The relay team ends with Iverson, a senior who just may draw a comparison to an essential of the boy-band formula.
Iverson was a bit of a rebel/bad boy at last week's PCL finals. But he said he learned his lesson.
A printout of the results for the 800 shows Iverson at the bottom and it reads "DQ, Disrobed in competition."
Iverson came in second, which left him so frustrated he stripped off his shirt and used profane language. The elderly official disqualified Iverson. He can't compete in the event at CIF.
Iverson said he finished in 1:54, which would've been his personal record by a second, and it was behind Dragan Simic of Woodbridge (1:53.75).
"I was pretty upset because it's the only misconduct I've done the last four years," Iverson said. "I just think that one thing shouldn't ruin my track career. It's my fault. I can't blame anyone else. I have to take the responsibility and let it help me to be a better person."
Iverson's final season hasn't gone without highlights.

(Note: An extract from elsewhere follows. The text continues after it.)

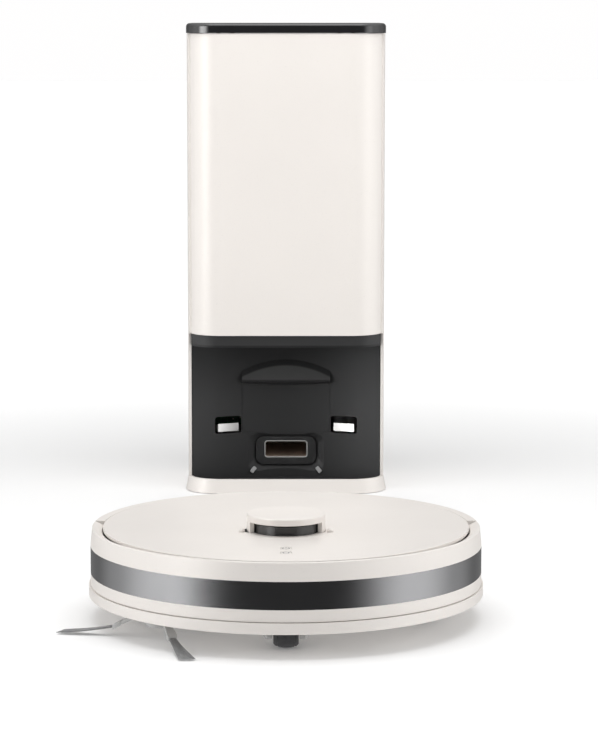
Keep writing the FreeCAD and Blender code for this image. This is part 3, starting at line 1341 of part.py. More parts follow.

He was also on the 4x800 relay team that broke a 37-year-old school record by over eight seconds last month at the Arcadia Invitational.
Iverson, along with Blake Myers, Love and Rodrigues, finished in 7:47.48, which at the time was No. 3 in the nation and good for third place at the prestigious meet. Iverson had the fastest split at 1:54.17.
He hopes to break the school record in the 800, which is 1:52. He said he'll try to do it in a non-CIF meet later this season. Then it's off to USC, where he can be a preferred walk-on for the track team. He'll study business and pre-law and join his brother, Andrew, a sophomore at USC.